2011 year, number 12

THE LATE PALEOZOIC FOLD-THRUST STRUCTURE OF THE TUNKA BALD MOUNTAINS, EAST SAYAN ( southern framing of the Siberian Platform )

A.B. Ryabinin†, M.M. Buslov, F.I. Zhimulev, and A.V. Travin
V.S. Sobolev Institute of Geology and Mineralogy, Siberian Branch of the Russian Academy of Sciences, pr. Akademika Koptyuga 3, Novosibirsk, 630090, Russia
Keywords: Late Paleozoic folding, thrusting, and shearing, microtextural analysis, dynamic analysis, Main Sayan Fault, East Sayan, Siberian Platform
Pages: 1643-1661

Abstract

According to the new geological, geochronological, and structural data, the Tunka bald mountains (East Sayan) have a nappe structure, which formed in the Late Carboniferous-Early Permian. The deformations have been dated by the 40Ar-39Ar method on the basis of syntectonic micas and amphiboles, whose structural and spatial positions have been determined in oriented thin sections. The geometric analysis of macro- and microtextures has revealed three development stages of the deformation structures, which followed one another in progressive deformation. The first (thrust-fault) stage (316-310 Ma) comprised a group of north-verging thrust sheets. At the second (fold deformation) stage (305-303 Ma), they were folded.
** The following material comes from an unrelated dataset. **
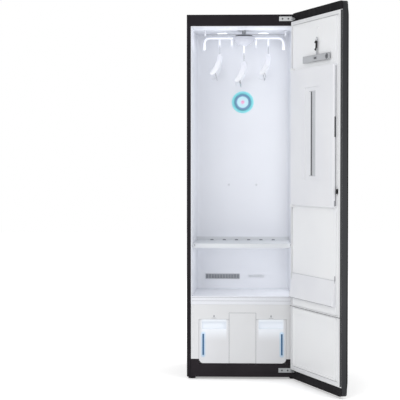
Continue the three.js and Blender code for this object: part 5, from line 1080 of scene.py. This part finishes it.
def smooth_share(share):
    """A share that starts and ends its rise from 0 to 1 softly."""
    return share * share * (3 - 2 * share)


def free_rail():
    """Points and faces of the free side's rail: its rounded front edge turns round both ends."""
    low, high = closed_reach("side_rail_free")
    corner = (low.x + RAIL_CORNER, low.z + RAIL_CORNER)
    stations = [((high.x, low.z), (0.0, 1.0), RAIL_FOOT_ROUND)]
    for k in range(BEND_STEPS + 1):
        share = k / BEND_STEPS
        inward = (math.sin(math.pi / 2 * share), math.cos(math.pi / 2 * share))
        growth = smooth_share(min(1.0, share * RAIL_GROWTH))
        place = (corner[0] - RAIL_CORNER * inward[0], corner[1] - RAIL_CORNER * inward[1])
        stations.append((place, inward, RAIL_FOOT_ROUND + (RAIL_END_ROUND - RAIL_FOOT_ROUND) * growth))
    for k in range(1, RAIL_RUN_STEPS + 1):
        place = (low.x, corner[1] + RAIL_END_RUN * k / RAIL_RUN_STEPS)
        radius = RAIL_END_ROUND + (RAIL_ROUND - RAIL_END_ROUND) * smooth_share(k / RAIL_RUN_STEPS)
        stations.append((place, (1.0, 0.0), radius))
    for (x, z), (in_x, in_z), radius in reversed(stations[:]):
        stations.append(((x, low.z + high.z - z), (in_x, -in_z), radius))
    places, points = {}, []

    def point_number(spot):
        key = tuple(round(value * 1e6) for value in spot)
        if key not in places:
            places[key] = len(points)
            points.append(Vector(spot))
        return places[key]

    rings = []
    for (x, z), (in_x, in_z), radius in stations:
        back = (x + in_x * RAIL_BACK_EASE, high.y, z + in_z * RAIL_BACK_EASE)
        row = [back, (x, high.y - RAIL_BACK_EASE, z)]
        for turn in angles(0.0, math.pi / 2, 8):
            inset = radius * (1 - math.cos(turn))
            row.append((x + in_x * inset, low.y + radius * (1 - math.sin(turn)), z + in_z * inset))
        row += [(high.x, low.y, z + in_z * radius), (high.x, high.y, back[2])]
        rings.append([point_number(spot) for spot in row])
    return points, [face for near, far in zip(rings, rings[1:]) for face in stitched(near, far)]


door_black = by_height("door black", CORE_TONES, 0.6, metal=0.0, gloss=0.03)
dressed("door_core", door_black, CORE_EASE, steps=3)
# The rail's colour is painted: shade on its side, a reflection on its front, and a black band of painted
# shade where the side meets the front, which is also kept free of metal.
rail_grey, tree, shader = start_finish("rail grey")
share = height_share(tree)
depth = towards_mirror(tree)
side_shade = shades(tree, share, RAIL_SIDE_SHADE_TONES)
front_reflection = shades(tree, share, RAIL_FRONT_REFLECTION_TONES)
in_edge_shade = rising(tree, depth, *RAIL_EDGE_SHADE_START)
past_edge_shade = rising(tree, depth, *RAIL_EDGE_SHADE_END)
edged = blended(tree, in_edge_shade, side_shade, RAIL_EDGE_SHADE_TONE)
outside_edge_shade = figure(tree, "SUBTRACT", 1.0, figure(tree, "SUBTRACT", in_edge_shade, past_edge_shade))
fed(tree, shader, {
    "Base Color": blended(tree, past_edge_shade, edged, front_reflection), "Specular IOR Level": 0.1,
    "Metallic": figure(tree, "MULTIPLY", outside_edge_shade, RAIL_METAL),
})
uneven_gloss(tree, shader, scale=60.0, low=0.30, high=0.38, stretch=BRUSHED)
dressed("side_rail_hinge", rail_grey, RAIL_EASE, steps=4)
moulding = door_piece("free_rail", free_rail(), rail_grey, "door", "rail_aluminium")
moulding.modifiers.new("even shading", "WEIGHTED_NORMAL").keep_sharp = True
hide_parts("side_rail_free")
# The mirror's tone, dark at the foot and light at the top, is a painted reflection.
mirror_painted_reflection = by_height("mirror glass", MIRROR_REFLECTION_TONES, 0.035, metal=1.0)
dressed("mirror_glass", mirror_painted_reflection, MIRROR_EASE, steps=3)
finished("display_module", moulded_black)
glass_face = closed_reach("mirror_glass")[0].y
sign_light = glowing("sign light", "#eef4f8", 0.5)
key = lathe(bulged(KEY_RADIUS, SIGN_PROUD), steps=24)
for number, (x, height) in enumerate(KEY_PLACES, 1):
    door_piece("touch_key_%d" % number, placed(key, (x, glass_face, height), FACING_FRONT), sign_light,
               "door", "lamp_diffuser")
sign_x, sign_z, sign_wide, sign_high = FRAME_SIGN
frame_up, frame_across = (sign_high - SIGN_LINE) / 2, (sign_wide - SIGN_LINE) / 2
strokes = [(sign_x, sign_z + way * frame_up, sign_wide, SIGN_LINE) for way in (1, -1)]
strokes += [(sign_x + way * frame_across, sign_z, SIGN_LINE, sign_high) for way in (-1, 1)]
strokes += [(x, height, wide, SIGN_LINE) for x, height, wide in SIGN_BARS]
sign_run = (glass_face - SIGN_PROUD, glass_face + SIGN_SUNK)
signs = [face_block(*stroke, *sign_run, MARK_EASE, steps=1) for stroke in strokes]
door_piece("display_signs", together(*signs), sign_light, "door", "lamp_diffuser")


# Door liner. A white panel with two raised fields inside a flat flange, the lugs of the
# press cover and the peg of the trouser hanger. A soft grey gasket runs round it, with a
# dark rib and a soft flap across at the height of the chamber's sill.
LINER_SHADE_START = 0.597
GASKET_SHADE_START = 0.5925
EDGE_SHADE_TONE = "#3c3d3f"
DOOR_LINER_EASE = 0.002
GASKET_EASE = 0.001
SEAL_RIB = ((0.0035, 0.5955), (0.0088, 0.0105), (0.3895, 0.3925), 0.0005)
SEAL_FLAP = ((0.0035, 0.585), (0.0050, 0.0100), (0.3927, 0.3972), 0.0010)

# The liner and the gasket turn dark in their last millimetres next to the free rail: painted shade.
door_white = shade_edged("door white", "#eff0f1", "#ecedef", EDGE_SHADE_TONE, LINER_SHADE_START, 0.36)
dressed("door_liner", door_white, DOOR_LINER_EASE)
gasket_pale = shade_edged("gasket pale", "#e1e2e4", "#dadbdd", EDGE_SHADE_TONE, GASKET_SHADE_START, 0.65)
dressed("door_gasket", gasket_pale, GASKET_EASE)
rubber_dark = surface("rubber dark", "#222326", "#1a1b1d", 0.7)
door_piece("seal_rib", door_block(*SEAL_RIB), rubber_dark, "door", "gasket")
door_piece("seal_flap", door_block(*SEAL_FLAP), gasket_pale, "door", "gasket")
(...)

The third (strike-slip fault) stage (286 Ma) comprised high-angle shears, along which V-shaped blocks were squeezed westward from the most compressed areas. All the structures developed under N-S-trending compression. The thrusting in the Tunka bald mountains was coeval with the major shear structures in the eastern Central Asian Fold Belt (Main Sayan Fault, Kurai, Northeastern, and Irtysh crumpled zones, etc.). Also, it was simultaneous with the formation of continent-marginal calc-alkalic and shoshonite series (305-278 Ma) as well as that of the alkali and alkali-feldspar syenites and granites (281-278 Ma) of the Tarim mantle plume in the Angara-Vitim pluton located near and east of the studied region. Thus, the simultaneous development of the Late Paleozoic structures, active-margin structures, and plume magmatism in southern Siberia might have resulted from the global geodynamic events caused by the interaction between the tectonic plates which formed the Central Asian Fold Belt.